Monday, June 21, 2010

SWGM - 20yo Athletic Build Seeks Something New

I'm looking for a person. Someone who's just mine for a time. If we fall for each other or what not, great. If he meets the man of his dreams, I'm okay with that. If I meet the man of my dreams, he'll be okay with that. We'll just stay friends. Not an open relationship per se, just someone who's mine for this period of time. Boyfriends are messy and haven't worked out for me in the past. So I'm going a different direction.

Who's gonna go down this road with me?

Will it be you?

Monday, June 7, 2010

Reflections

The mirror is a surface that fascinates almost everyone. From Alice to Vampires, the reflective glass of a mirror has been ingrained into our culture. We love looking in them to admire our bodies or pick our bodies apart piece by piece and talk about what we don't like like Regina George and the Plastics.

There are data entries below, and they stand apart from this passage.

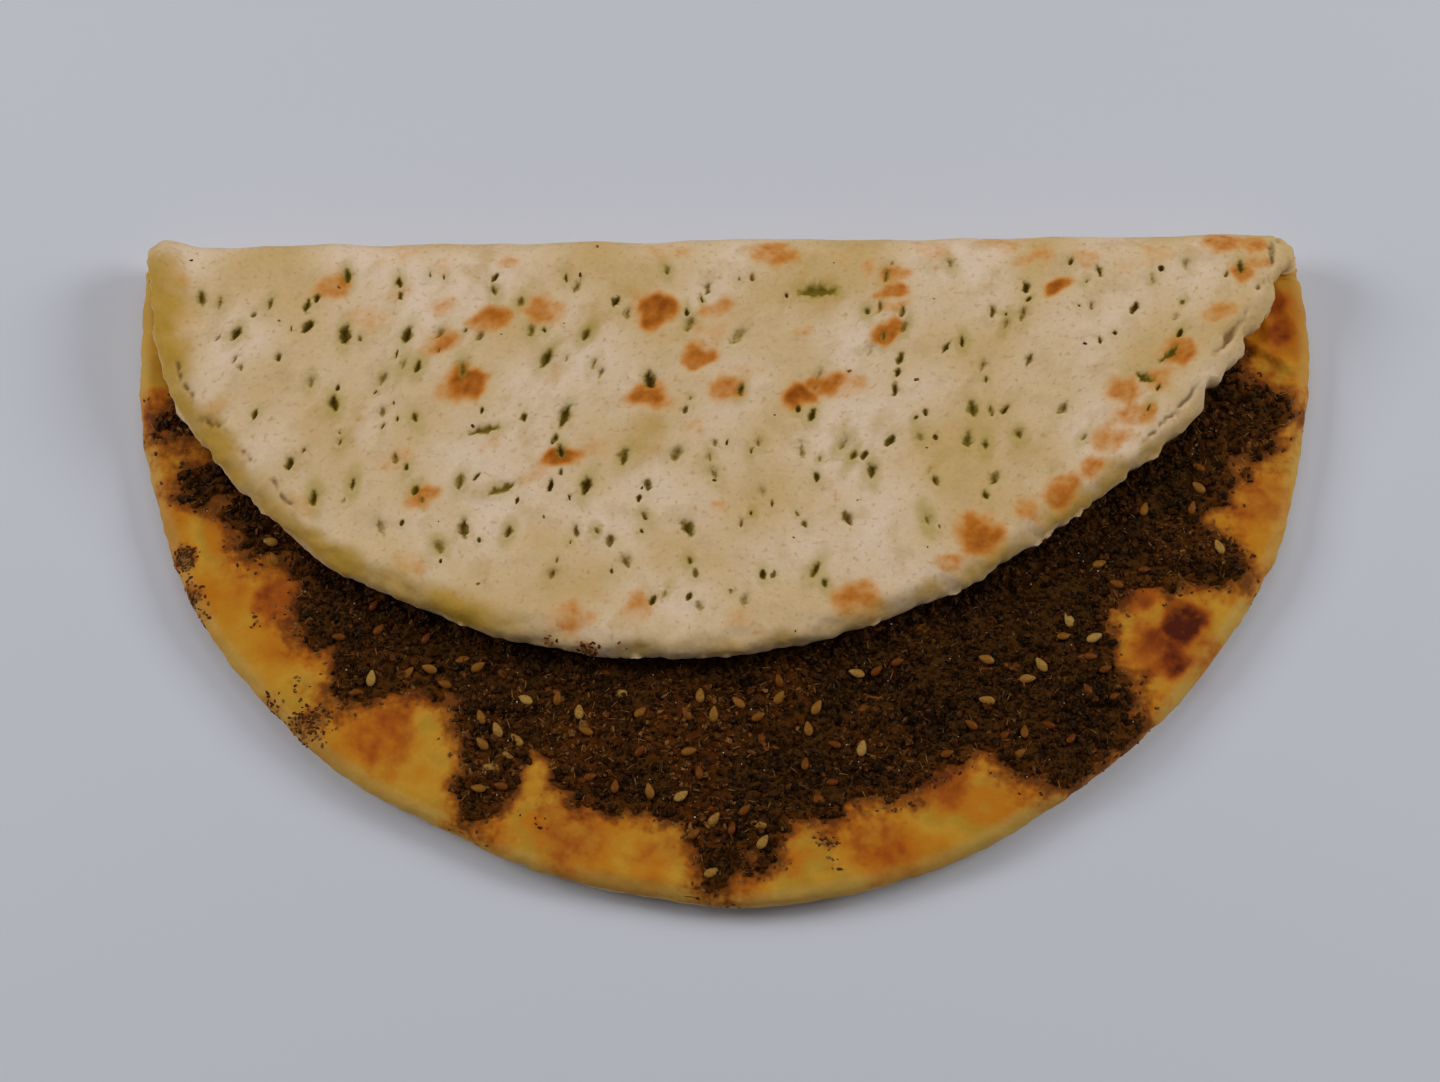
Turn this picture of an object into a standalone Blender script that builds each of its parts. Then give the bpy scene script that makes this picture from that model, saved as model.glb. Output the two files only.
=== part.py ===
"""A round zaatar flatbread, folded once so that the far part lies back over the near part.

Each layer is described flat, as it was rolled and spread, by u (to the right), v (away from
the viewer) and h (height above the underside of the dough). The function fold() then lays the
far part back over the near part. The dough's pale pricked underside so becomes the top face of
the flap, and the zaatar, spread on the other face, lines the fold.
Metres, +Z up, origin on the resting plane below the middle of the folded bread.
"""

import math
import random

import bmesh
import bpy
from mathutils import Vector, geometry, noise

# The dough: a round sheet with a slightly fuller rim
BREAD_RADIUS = 0.125
MIDDLE_THICKNESS = 0.0066
RIM_THICKNESS = 0.0074
RIM_STARTS_AT = 0.088
RIM_FULL_AT = 0.114
# Waves round the outline: how many, how high, and the direction of one crest in degrees
OUTLINE_WAVES = ((6, 0.0008, 276), (4, 0.0004, 27), (3, 0.0002, 27), (17, 0.0003, 40))
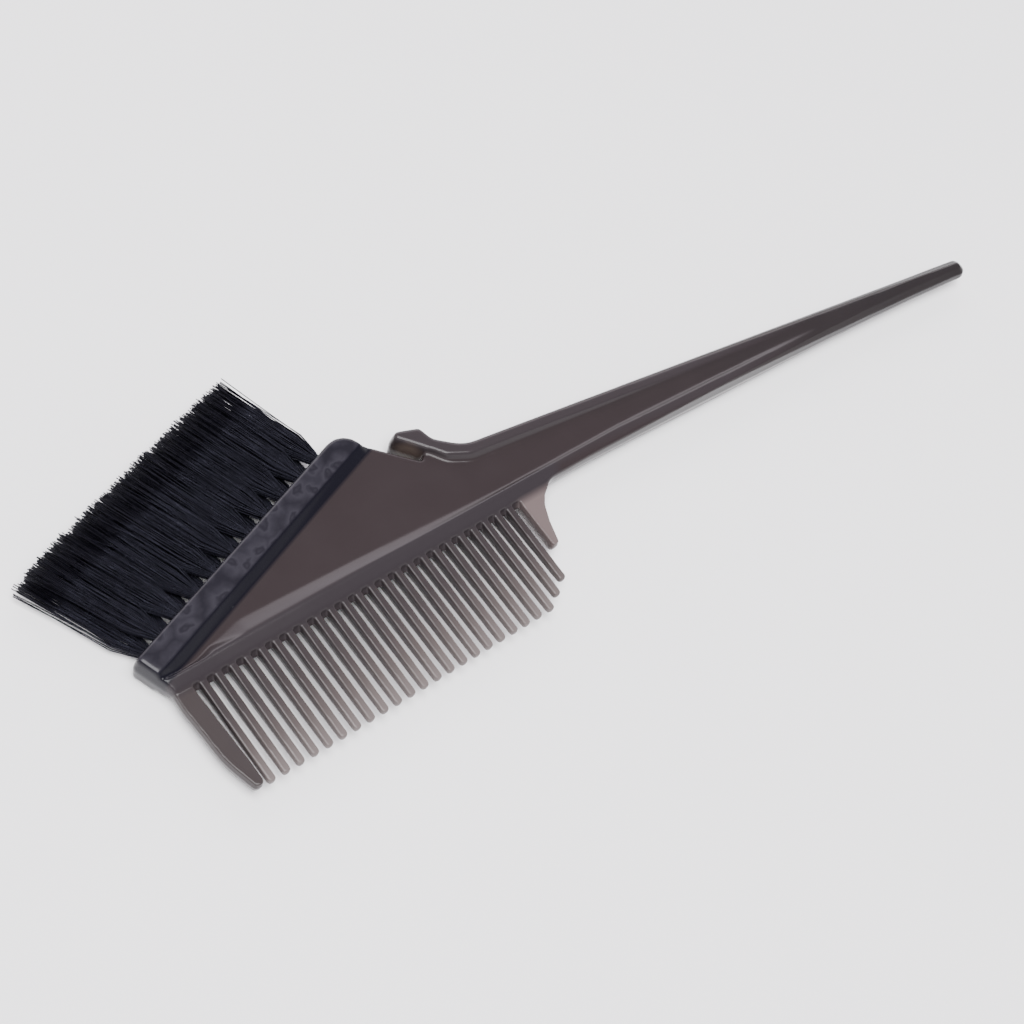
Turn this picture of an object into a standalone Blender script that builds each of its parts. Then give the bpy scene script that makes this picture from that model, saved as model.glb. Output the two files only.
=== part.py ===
"""Tint brush: one moulded body with a hook, a comb and a tapered handle, and two rows of
bristle tufts, each folded round a flat wire anchor at the bottom of its own blind hole.

The brush lies flat: +X runs along the handle to its tail, +Z is up, and the world's origin
is at the bottom centre of the bounding box. The outlines below are drawn in millimetres in
the drawing frame, which is the body's own frame, with its origin near the neck.
"""

import math

import bmesh
import bpy
from mathutils import Matrix, Vector

MM = 0.001

# Overall sizes, in millimetres
DRAWING_CENTRE = (23.31, 10.28)      # the bounding box's centre in the drawing frame
THICKNESS = 6.6                      # head and rims
TAIL_THICKNESS = 4.0
TAPER_START_X = 10.0                 # where the body starts to get thinner
TAIL_X = 132.4
MID_Z = THICKNESS / 2                # height of the parting line
DRAFT = 0.3                          # how far the parting line stands out of the walls' edges
EDGE_ROUND = 0.35
FACE_INSET = 0.8                     # how far the flat faces draw in, for each mm of edge round
FACE_MARGIN = 0.105                  # and how much less than that they draw in everywhere
TAIL_ROUND = 1.2                     # added to the edge round by the time it reaches the tail
TAIL_ROUND_X = (50.0, 110.0)         # where that starts and ends

# Handle
HANDLE_TOP_Y = 15.0                  # its upper edge at x = 0
HANDLE_TOP_FALL = 0.031              # and how fast that falls towards the tail
HANDLE_TAIL_WIDTH = 3.4
HANDLE_NECK_WIDTH = 10.6
HANDLE_TAPER_X = (20.0, 130.0)       # where the width starts and ends its taper
HANDLE_TAPER_POWER = 1.3             # over 1, so the edge is slightly hollow
HANDLE_POINT_STEP = 13.0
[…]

Mirrors are sources of bad fortune and fortune telling. But a physical mirror has only a slight effect compared to the cultural mirrors we look into every day.

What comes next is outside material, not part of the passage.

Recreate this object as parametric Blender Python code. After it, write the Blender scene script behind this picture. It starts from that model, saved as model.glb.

I was listening to Pomplamousse's cover of Single Ladies by Beyonce. It's completely different from the original and I absolutely love the quirkiness of it. Just like Gary Go's cover of Lady Gaga's Just Dance took a catchy "made-for-radio-and-clubs" song and turned it into a beautiful piano ballad, Pomplamousse took a song that had tons of cultural baggage (The video, the dance, Glee, the Kanye scandal, and all the YouTube videos of people doing the dance) and turned it on its head. Thinking about all this in between sets of leg presses, I realized how much of a cultural nightmare gay culture is.

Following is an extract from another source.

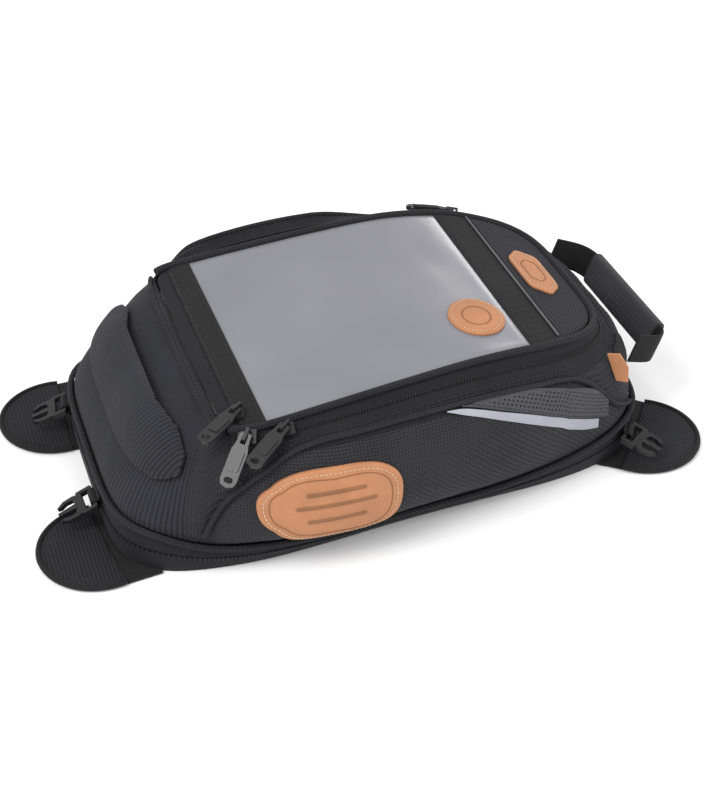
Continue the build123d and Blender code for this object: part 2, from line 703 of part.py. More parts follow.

I have many friends who know the Single Ladies dance and many friends who learn Lady Gaga's choreography from her videos. And that's fine. But I find myself aggravated when that becomes the identity of a young gay man. We are always fighting to prove ourselves to the world that we are more than what society wants us to be.

Sexual misfits. Culture Hounds. Weak and overly feminine. Negatively subversive.

But in reality, I think that we are our own people. Just like everyone else is, no matter what subculture or mainstream culture you find yourself participating in. So dance your own dance, sing songs your own way, be your own person.

When you look in your mirror, what do you see? And look not in the mirror, but through to mirror to borrow a phrase. If you look at yourself and see more of other people and things than yourself, I think it's time to stop hiding yourself behind what the world expects of you and start defining yourself beyond it.

Tuesday, May 25, 2010

Questions that Matter

I just watched the Inside the Actors' Studio with the cast of Family Guy and realized how amazing these questions were. I mean, I've watched more IAS episodes than most people will admit, but it took this episode watching these people talk about how much they love their job and their workers to inspire me to finally take a look at James Lipton's questions and answer them myself.

1. What is your favorite word?
"Consequently." It constantly reminds me that things have constantly come from other things and will always lead to other things and we have to follow it along and enjoy the ride.

2. What is your least favorite word?
"Stop." Never tell me to stop, especially when I'm doing something I love, which is almost always what I'm doing.

3. What turns you on?
A challenge. I'm very hyper-competitive.

4. What turns you off?
Wishy-washiness. Go for what you want to do and don't let anything stand in your way.

5. What sound do you love?
The sound of pens scratching on paper. Writing on paper is a lost art and a beautiful sound of human power and creation.

6. What sound do you hate?
Hissing. Snakes are evil.

7. What is your favorite curse word?
"Fuckballs." It's just awesome.

8. What profession other than yours would you like to attempt?
I'd love to be a writer. Probably magazine or literary journals.

9. What profession would you not like to do?
I could never be a vet. I'm terrified of a lot of animals and those I'm not scared of, I'd never forgive myself if a pet died of my accord or misjudgment.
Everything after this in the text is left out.